Volume Confirmation

Technical Analysis
intermediate
8 min read
Updated Mar 8, 2026

What Is Volume Confirmation?

Volume confirmation is a technical analysis concept where trading volume is used to validate the strength and sustainability of a price trend or reversal.

Volume confirmation is one of the most fundamental and powerful principles in the toolkit of a technical analyst. It is used to assess the validity and potential longevity of a security's price trend. In the financial markets, price tells you the "what"—what the current value is—but volume tells you the "why" and "how much conviction" is behind that value. For a price movement to be considered significant and sustainable, it must be supported by a substantial amount of trading activity. Without this participation, a price move is often likened to a house built on sand; it lacks the necessary foundation to withstand market pressure. The core premise of volume confirmation is that volume represents the "fuel" for the market move. Just as an engine needs fuel to keep a car moving, a price trend needs trading volume to keep its momentum. When a stock price rises, traders look for increased volume to confirm that new money is entering the asset, signaling that large institutional players are buying in. This collective action suggests that the trend has "staying power." On the other hand, if a price trend continues to climb while volume starts to dwindle, it creates what is known as a "volume anomaly." This lack of confirmation indicates that the move is being driven by a small number of retail traders or short-covering rather than broad-based institutional accumulation. In essence, volume confirmation provides a layer of psychological insight into the market. It reveals whether the majority of market participants agree with the current price direction. It is used across all liquid asset classes, including stocks, bonds, forex, and cryptocurrencies, to filter out random market noise and focus on high-probability setups. By requiring volume to "confirm" the price action, traders can significantly improve their timing and avoid the emotional pitfalls of chasing weak moves.

Key Takeaways

  • Volume serves as a vital secondary indicator that validates the conviction behind a price movement.
  • In a healthy bullish trend, rising prices should be accompanied by increasing trading volume, signaling strong buyer participation.
  • A lack of volume during a price advance suggests a lack of institutional support and an increased probability of a reversal.
  • The principle of volume confirmation is a core tenet of Dow Theory, which asserts that volume must confirm the primary trend.
  • Volume spikes are commonly used by breakout traders to distinguish between "false breakouts" and genuine shifts in market sentiment.
  • Negative divergence occurs when price makes a new high while volume makes a lower high, acting as a critical warning of trend exhaustion.

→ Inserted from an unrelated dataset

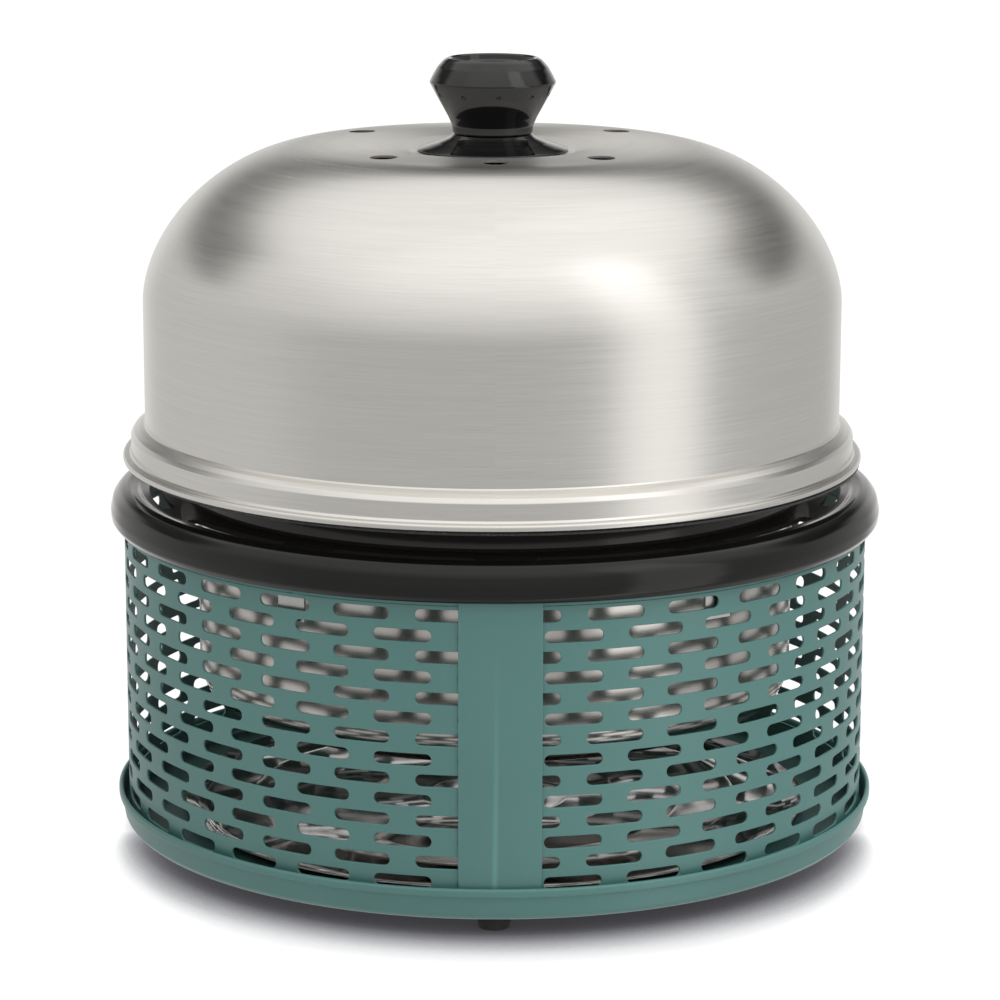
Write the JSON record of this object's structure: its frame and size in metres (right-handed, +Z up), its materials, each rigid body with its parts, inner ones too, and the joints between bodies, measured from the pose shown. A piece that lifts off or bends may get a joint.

How Volume Confirmation Works

Volume confirmation works by analyzing the dynamic relationship between price action and the number of shares or contracts changing hands. In a classic, healthy bullish trend, technical analysts expect to see a specific pattern: volume should increase on the days when the price rises (the "impulse legs") and decrease on the days when the price retraces or consolidates (the "corrective legs"). This specific rhythm indicates that market participants are eager to buy at higher prices and are reluctant to sell during minor pullbacks, showing that the overall sentiment remains overwhelmingly positive. Conversely, in a strong bearish trend, volume confirmation is found when volume is heavier on the down days and lighter on the corrective rallies. This demonstrates aggressive selling pressure and a lack of interest from buyers even at lower prices. When the volume fails to align with the price trend—for example, if a stock hits a new 52-week high but the volume on that day is lower than the volume on previous highs—it is called a "negative divergence." This lack of confirmation is a major red flag. It warns traders that the "buying pressure" is exhausting and that the price move is not supported by broad participation. To quantify these relationships, technical analysts often employ specialized volume indicators. Tools like On-Balance Volume (OBV) create a cumulative total of volume, adding it on up-days and subtracting it on down-days to reveal the underlying flow of money. Others use Volume-Weighted Average Price (VWAP) to see where the majority of trading is occurring relative to the current price. These indicators help smooth out daily fluctuations and provide a clearer picture of whether volume is truly confirming the price trend over a longer horizon.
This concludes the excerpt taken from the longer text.